YOUR GOAL
Gather all lines in the entries that include the word "what".

╭─ PROVIDED MATERIAL

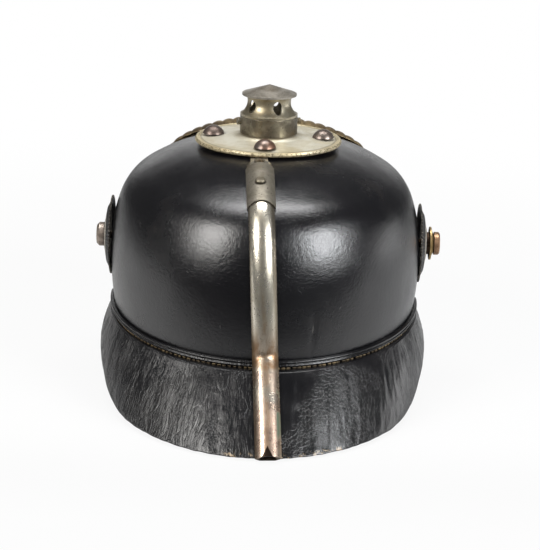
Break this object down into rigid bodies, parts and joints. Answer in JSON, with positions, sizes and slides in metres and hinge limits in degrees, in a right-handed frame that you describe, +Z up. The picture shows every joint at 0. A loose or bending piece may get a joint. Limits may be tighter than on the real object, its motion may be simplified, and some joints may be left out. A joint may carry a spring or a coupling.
{
  "type": "spiked leather helmet",
  "caption": "Black leather helmet with front and rear visors, a round base plate with a bare vented spike neck, a rear spine with a vent slide, and an eagle plate.",
  "frame": {"origin": "on the axis of the spike neck, at the height of the surface that the visors stand on", "axes": "+Z up through the spike neck, +Y towards the rear visor, the front plate faces -Y"},
  "size_m": [0.2091, 0.3016, 0.1808],
  "materials": {
    "skull_leather": "black lacquered leather, gloss",
    "visor_leather": "black crazed leather, satin",
    "liner_leather": "brown vegetable-tanned leather, matt",
    "nickel_steel": "aged nickel-plated steel",
    "dark_steel": "mottled dark steel",
    "brass": "aged brass",
    "plate_metal": "tarnished gilt plate",
    "cockade_metal": "painted sheet metal, worn at the teeth",
    "copper_steel": "reddish brown worn post head"
  },
  "bodies": {
    "helmet": {"skull": "skull_leather", "front_band": "visor_leather", "rear_band": "visor_leather", "front_visor": "visor_leather", "rear_visor": "visor_leather", "front_trim": "nickel_steel", "base_plate": "nickel_steel", "bayonet_collar": "dark_steel", "bayonet_lugs": "dark_steel", "vent_neck": "nickel_steel", "neck_cap": "nickel_steel", "crown_studs": "dark_steel", "stud_washers": "brass", "rear_spine": "nickel_steel", "eagle_plate": "plate_metal", "plate_loops": "brass", "plate_wedges": "liner_leather", "cockade_left": "cockade_metal", "cockade_right": "cockade_metal", "post_left": "nickel_steel", "post_right": "copper_steel", "post_washers": "brass", "post_nuts": "brass", "liner": "liner_leather"},
    "vent_slide": {"vent_slide": "nickel_steel", "slide_knob": "nickel_steel", "slide_keeper": "nickel_steel"},
    "strap_ring": {"strap_ring": "brass"}
  },
  "joints": [
    {"name": "vent_slide_travel", "type": "hinge", "parent": "helmet", "child": "vent_slide", "pos_m": [-0.00079, 0.0274, 0.01462], "axis": [0.9983, 0.033, -0.0472], "range_deg": [0, 4.2]},
    {"name": "strap_ring_turn", "type": "hinge", "parent": "helmet", "child": "strap_ring", "pos_m": [-0.101, 0, 0.0843], "axis": [1, 0, 0], "continuous": true}
  ]
}
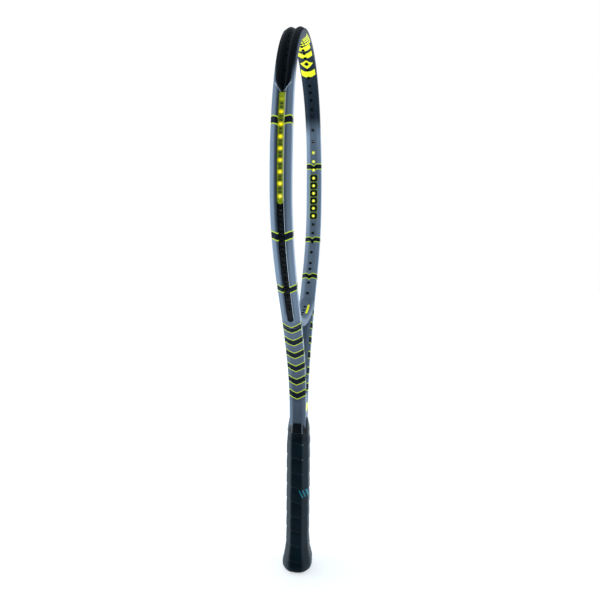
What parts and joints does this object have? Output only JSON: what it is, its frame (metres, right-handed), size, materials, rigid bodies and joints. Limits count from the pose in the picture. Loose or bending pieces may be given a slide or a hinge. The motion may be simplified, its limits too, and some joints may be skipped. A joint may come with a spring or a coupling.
{
  "type": "tennis racket",
  "caption": "Unstrung tennis racket: hollow hoop frame with throat bridge, bumper guard, grommet strips, wrapped eight-sided grip, sliding rubber collar and a butt cap with a pull-out door.",
  "frame": {"origin": "middle of the butt end's face", "axes": "+Z from the butt end to the top of the head, X across the head in the string plane, Y through the string plane with the front face at -Y"},
  "size_m": [0.2618, 0.04, 0.6857],
  "materials": {
    "frame_paint": "satin metallic slate lacquer over a carbon composite tube, black at the head, with dark bands edged in yellow-green",
    "bridge_paint": "satin metallic slate lacquer over moulded composite",
    "bumper_plastic": "matte black nylon",
    "side_grommet_plastic": "translucent yellow elastomer",
    "lower_grommet_plastic": "matte black nylon",
    "pallet_foam": "hard moulded foam",
    "butt_cap_plastic": "moulded black plastic",
    "butt_door_plastic": "moulded black plastic",
    "staple_steel": "plated wire",
    "tack_steel": "plated steel",
    "grip_wrap": "black tacky synthetic leather, spiral wrapped",
    "finishing_film": "black adhesive film",
    "collar_rubber": "moulded black rubber",
    "plug_foam": "soft foam"
  },
  "bodies": {
    "racket": {"frame": "frame_paint", "bridge": "bridge_paint", "bumper_guard": "bumper_plastic", "side_grommets_left": "side_grommet_plastic", "side_grommets_right": "side_grommet_plastic", "lower_grommets_left": "lower_grommet_plastic", "lower_grommets_right": "lower_grommet_plastic", "throat_grommets": "lower_grommet_plastic", "pallet_front": "pallet_foam", "pallet_back": "pallet_foam", "butt_cap": "butt_cap_plastic", "staple_1": "staple_steel", "staple_2": "staple_steel", "staple_3": "staple_steel", "staple_4": "staple_steel", "grip_tack": "tack_steel", "grip_tape": "grip_wrap", "finishing_tape": "finishing_film", "tube_plug_left": "plug_foam", "tube_plug_right": "plug_foam"},
    "collar": {"collar": "collar_rubber"},
    "door": {"butt_door": "butt_door_plastic"}
  },
  "joints": [
    {"name": "collar_slide", "type": "slide", "parent": "racket", "child": "collar", "axis": [0, 0, 1], "range_m": [0, 0.01]},
    {"name": "door_pull", "type": "slide", "parent": "racket", "child": "door", "axis": [0, 0, -1], "range_m": [0, 0.012]}
  ]
}
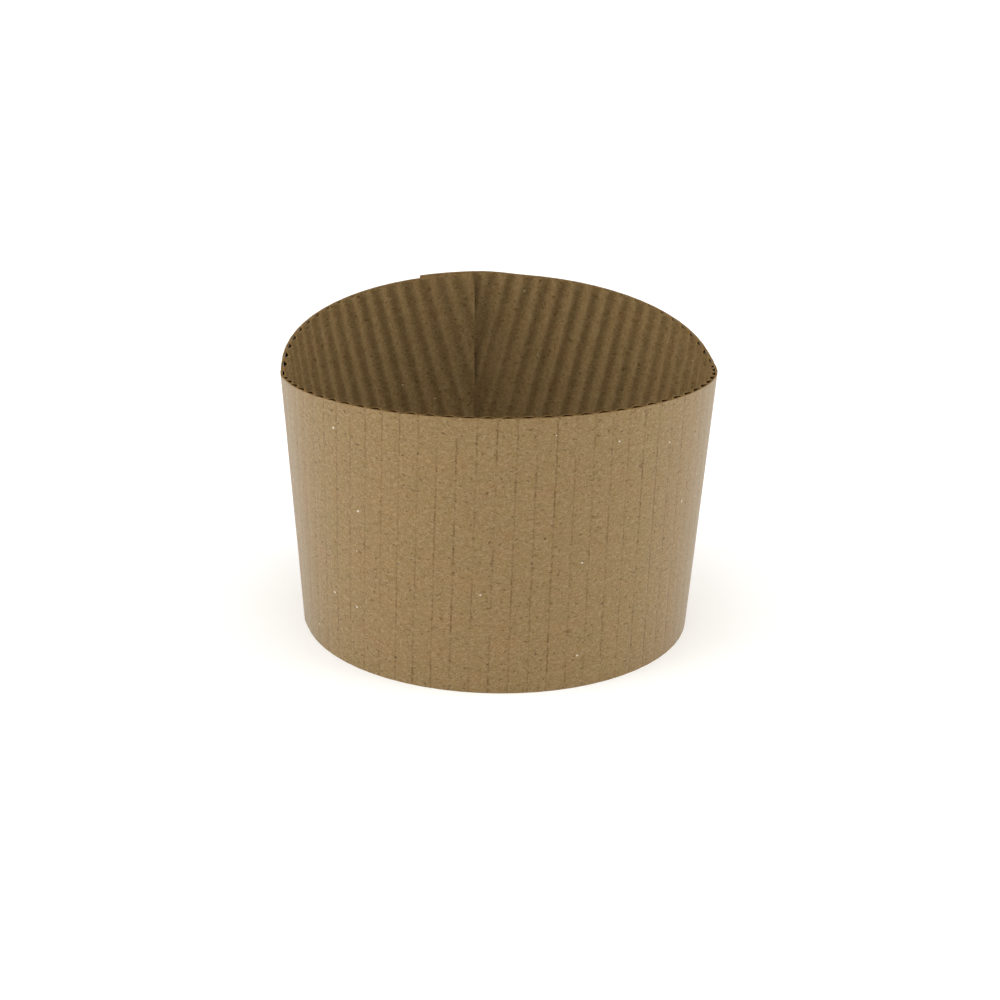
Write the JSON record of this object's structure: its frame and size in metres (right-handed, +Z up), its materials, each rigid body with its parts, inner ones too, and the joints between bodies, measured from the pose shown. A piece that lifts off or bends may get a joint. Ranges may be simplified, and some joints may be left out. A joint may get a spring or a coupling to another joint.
{
  "type": "coffee cup sleeve",
  "caption": "Tapered sleeve of single-face corrugated kraft board for a takeaway cup, with bowed upper edges, two fold creases and a glued lap.",
  "frame": {"origin": "middle of the sleeve's bounding box, on the level of the lower edge that it stands on", "axes": "+Z up the cone's axis towards the wide end, -Y out of the middle of the front panel, +X to the right as seen from the front"},
  "size_m": [0.0716, 0.0734, 0.0484],
  "materials": {
    "kraft_board": "uncoated recycled kraft, matt and slightly fibrous"
  },
  "bodies": {
    "root": {"sleeve": "kraft_board"}
  },
  "joints": []
}
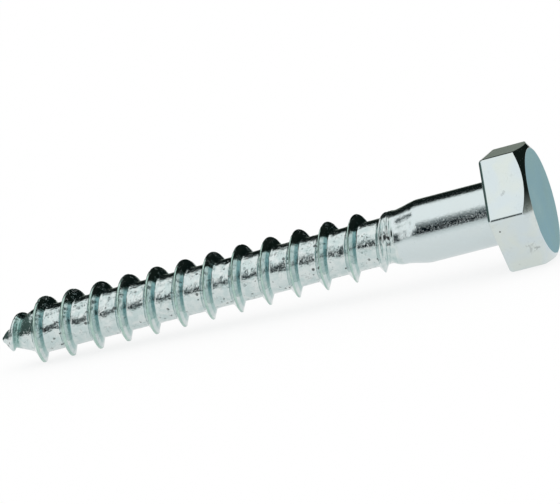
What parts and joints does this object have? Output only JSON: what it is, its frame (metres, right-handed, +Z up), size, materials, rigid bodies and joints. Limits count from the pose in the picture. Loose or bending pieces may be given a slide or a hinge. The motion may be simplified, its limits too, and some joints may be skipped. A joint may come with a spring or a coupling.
{
  "type": "lag screw",
  "caption": "Steel lag screw: hexagon head with a chamfered top, plain shank, tapered collar and a coarse wood thread that runs out to a gimlet point.",
  "frame": {"origin": "centre of the bearing face under the head, with the screw lying as it rests on a flat surface", "axes": "+X towards the head and +Z up, with a flat of the head facing down; the screw's own axis lies in the XZ plane and dips 2.87 degrees below -X towards the point"},
  "size_m": [0.0869, 0.0196, 0.0173],
  "materials": {
    "zinc_plate": "bright zinc plate with a faint blue tint, rolled marks and small pits"
  },
  "bodies": {
    "root": {"lag_screw": "zinc_plate"}
  },
  "joints": []
}
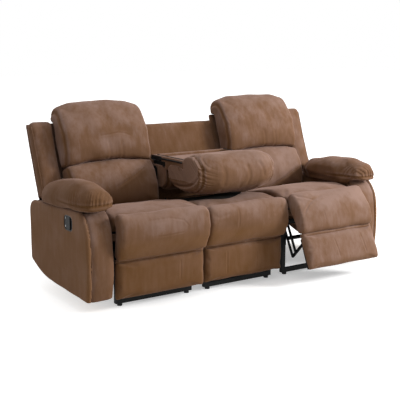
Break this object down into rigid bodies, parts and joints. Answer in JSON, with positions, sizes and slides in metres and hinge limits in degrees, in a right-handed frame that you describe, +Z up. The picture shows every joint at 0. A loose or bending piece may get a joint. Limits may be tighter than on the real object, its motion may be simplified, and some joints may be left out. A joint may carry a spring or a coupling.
{
  "type": "reclining sofa",
  "caption": "Upholstered reclining sofa with pillow arms, pull handles, fold-out footrests on black steel links, and a middle back that folds down into a console with cup wells.",
  "frame": {"origin": "on the floor, at the middle of the footprint with the right footrest partly open", "axes": "+X along the sofa to the sitter's left as seen from behind, +Y from the footrests to the backs, +Z up"},
  "size_m": [2.0562, 1.0268, 1.0291],
  "materials": {
    "suede": "brushed microfibre suede",
    "black_steel": "satin black powder coat",
    "pin_steel": "zinc plated",
    "spring_steel": "drawn wire",
    "timber": "planed softwood",
    "board": "plywood",
    "black_plastic": "moulded",
    "grey_plastic": "moulded, fine grain",
    "glide": "hard rubber"
  },
  "bodies": {
    "root": {"arm_frames": "timber", "arm_inner_panels": "suede", "console_brackets": "black_steel", "floor_glides": "glide", "handle_cups": "black_plastic", "handle_pins": "pin_steel", "left_arm_front": "suede", "left_arm_outer_panel": "suede", "left_arm_pad": "suede", "left_seat_cushion": "suede", "middle_back_cover": "suede", "middle_back_frame": "black_steel", "middle_front_roll": "suede", "middle_lower_panel": "suede", "middle_panel_board": "board", "middle_seat_cushion": "suede", "rear_panel": "suede", "right_arm_front": "suede", "right_arm_outer_panel": "suede", "right_arm_pad": "suede", "right_seat_cushion": "suede", "seat_frames": "black_steel", "seat_springs": "spring_steel", "side_plates": "black_steel", "underframe": "black_steel"},
    "left_roll": {"left_front_roll": "suede"},
    "left_panel": {"left_footrest_pad": "suede", "left_footrest_board": "board", "left_footrest_brackets": "black_steel"},
    "left_rear_link_pair": {"left_rear_links": "black_steel"},
    "left_front_link_pair": {"left_front_links": "black_steel"},
    "left_footrest_link_pair": {"left_footrest_links": "black_steel"},
    "left_back": {"left_lumbar_cushion": "suede", "left_headrest_pillow": "suede", "left_outer_back": "suede", "left_wing": "suede", "left_back_frame": "black_steel"},
    "left_lever": {"left_handle_lever": "grey_plastic"},
    "right_roll": {"right_front_roll": "suede"},
    "right_panel": {"right_footrest_pad": "suede", "right_footrest_board": "board", "right_footrest_brackets": "black_steel"},
    "right_rear_link_pair": {"right_rear_links": "black_steel"},
    "right_front_link_pair": {"right_front_links": "black_steel"},
    "right_footrest_link_pair": {"right_footrest_links": "black_steel"},
    "right_back": {"right_lumbar_cushion": "suede", "right_headrest_pillow": "suede", "right_outer_back": "suede", "right_wing": "suede", "right_back_frame": "black_steel"},
    "right_lever": {"right_handle_lever": "grey_plastic"},
    "console": {"console_shell": "suede", "console_tray": "suede", "cup_liners": "black_plastic", "tray_trims": "black_plastic", "console_lumbar": "suede", "console_headrest": "suede", "console_arms": "black_steel"}
  },
  "joints": [
    {"name": "left_footrest", "type": "hinge", "parent": "root", "child": "left_roll", "pos_m": [-0.559, -0.32307, 0.476], "axis": [-1, 0, 0], "range_deg": [0, 92]},
    {"name": "left_panel_fold", "type": "hinge", "parent": "left_roll", "child": "left_panel", "pos_m": [-0.559, -0.29607, 0.26], "axis": [-1, 0, 0], "range_deg": [-38.7, 0.1]},
    {"name": "left_rear_link_turn", "type": "hinge", "parent": "root", "child": "left_rear_link_pair", "pos_m": [-0.559, -0.17607, 0.32], "axis": [-1, 0, 0], "range_deg": [-0.1, 92.1]},
    {"name": "left_front_link_turn", "type": "hinge", "parent": "root", "child": "left_front_link_pair", "pos_m": [-0.559, -0.20533, 0.35091], "axis": [-1, 0, 0], "range_deg": [-0.1, 92.1]},
    {"name": "left_footrest_link_turn", "type": "hinge", "parent": "left_panel", "child": "left_footrest_link_pair", "pos_m": [-0.559, -0.24407, 0.24], "axis": [-1, 0, 0], "range_deg": [-60, 0.1]},
    {"name": "left_recline", "type": "hinge", "parent": "root", "child": "left_back", "pos_m": [-0.559, 0.34893, 0.34], "axis": [-1, 0, 0], "range_deg": [0, 25]},
    {"name": "left_pull", "type": "hinge", "parent": "root", "child": "left_lever", "pos_m": [-0.996, -0.06007, 0.452], "axis": [0, 0, -1], "range_deg": [0, 25], "stiffness_Nm_per_rad": 0.4, "springref_deg": -17.19},
    {"name": "right_footrest", "type": "hinge", "parent": "root", "child": "right_roll", "pos_m": [0.559, -0.32307, 0.476], "axis": [-1, 0, 0], "range_deg": [-39.2, 52.8]},
    {"name": "right_panel_fold", "type": "hinge", "parent": "right_roll", "child": "right_panel", "pos_m": [0.559, -0.43867, 0.29155], "axis": [-1, 0, 0], "range_deg": [-22.2, 16.5]},
    {"name": "right_rear_link_turn", "type": "hinge", "parent": "root", "child": "right_rear_link_pair", "pos_m": [0.559, -0.17607, 0.32], "axis": [-1, 0, 0], "range_deg": [-39.3, 52.9]},
    {"name": "right_front_link_turn", "type": "hinge", "parent": "root", "child": "right_front_link_pair", "pos_m": [0.559, -0.20533, 0.35091], "axis": [-1, 0, 0], "range_deg": [-39.3, 52.9]},
    {"name": "right_footrest_link_turn", "type": "hinge", "parent": "right_panel", "child": "right_footrest_link_pair", "pos_m": [0.559, -0.39843, 0.253], "axis": [-1, 0, 0], "range_deg": [-34.4, 25.6]},
    {"name": "right_recline", "type": "hinge", "parent": "root", "child": "right_back", "pos_m": [0.559, 0.34893, 0.34], "axis": [-1, 0, 0], "range_deg": [0, 25]},
    {"name": "right_pull", "type": "hinge", "parent": "root", "child": "right_lever", "pos_m": [0.996, -0.06007, 0.452], "axis": [0, 0, 1], "range_deg": [0, 25], "stiffness_Nm_per_rad": 0.4, "springref_deg": -17.19},
    {"name": "console_fold", "type": "hinge", "parent": "root", "child": "console", "pos_m": [0, 0.24893, 0.63], "axis": [-1, 0, 0], "range_deg": [0, 110.5]}
  ],
  "couplings": [
    {"joint": "left_panel_fold", "follows": "left_footrest", "ratio": -0.42},
    {"joint": "left_rear_link_turn", "follows": "left_footrest", "ratio": 1},
    {"joint": "left_front_link_turn", "follows": "left_footrest", "ratio": 1},
    {"joint": "left_footrest_link_turn", "follows": "left_footrest", "ratio": -0.6514},
    {"joint": "right_panel_fold", "follows": "right_footrest", "ratio": -0.42},
    {"joint": "right_rear_link_turn", "follows": "right_footrest", "ratio": 1},
    {"joint": "right_front_link_turn", "follows": "right_footrest", "ratio": 1},
    {"joint": "right_footrest_link_turn", "follows": "right_footrest", "ratio": -0.6514}
  ]
}
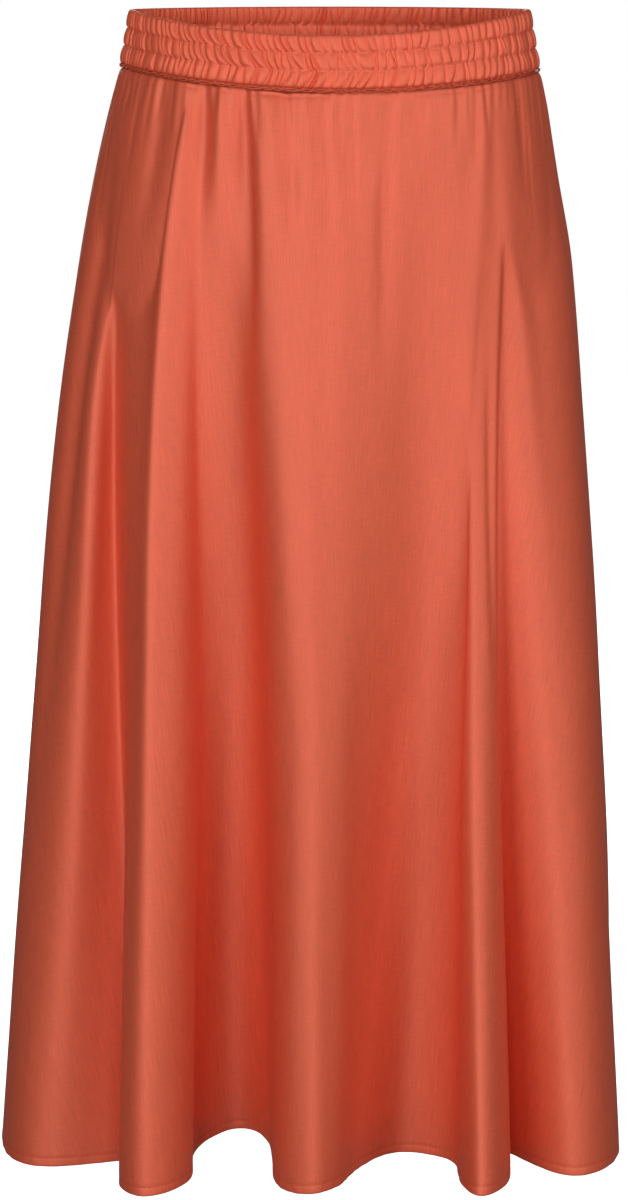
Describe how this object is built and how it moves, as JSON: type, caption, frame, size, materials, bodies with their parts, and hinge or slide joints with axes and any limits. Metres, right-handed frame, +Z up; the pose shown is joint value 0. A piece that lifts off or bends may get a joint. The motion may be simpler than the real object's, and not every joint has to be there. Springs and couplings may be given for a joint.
{
  "type": "maxi skirt",
  "caption": "Flared satin maxi skirt with a ruched elastic waistband and a narrow turned hem, in the hollow form it has when worn.",
  "frame": {"origin": "middle of the waist, inside the waistband, where the wearer holds the skirt up", "axes": "+Z up, front faces -Y, the wearer's left is +X"},
  "size_m": [0.5098, 0.412, 0.9204],
  "materials": {
    "satin": "coral satin with a soft sheen and a fine crossed grain",
    "ruched_satin": "the same satin gathered over elastic in stitched channels"
  },
  "bodies": {
    "root": {"skirt_front": "satin", "skirt_back": "satin", "waistband": "ruched_satin"}
  },
  "joints": []
}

╰─

FINISHED ANSWER
What parts and joints does this object have? Output only JSON: what it is, its frame (metres, right-handed), size, materials, rigid bodies and joints. Limits count from the pose in the picture. Loose or bending pieces may be given a slide or a hinge. The motion may be simplified, its limits too, and some joints may be skipped. A joint may come with a spring or a coupling.
What parts and joints does this object have? Output only JSON: what it is, its frame (metres, right-handed, +Z up), size, materials, rigid bodies and joints. Limits count from the pose in the picture. Loose or bending pieces may be given a slide or a hinge. The motion may be simplified, its limits too, and some joints may be skipped. A joint may come with a spring or a coupling.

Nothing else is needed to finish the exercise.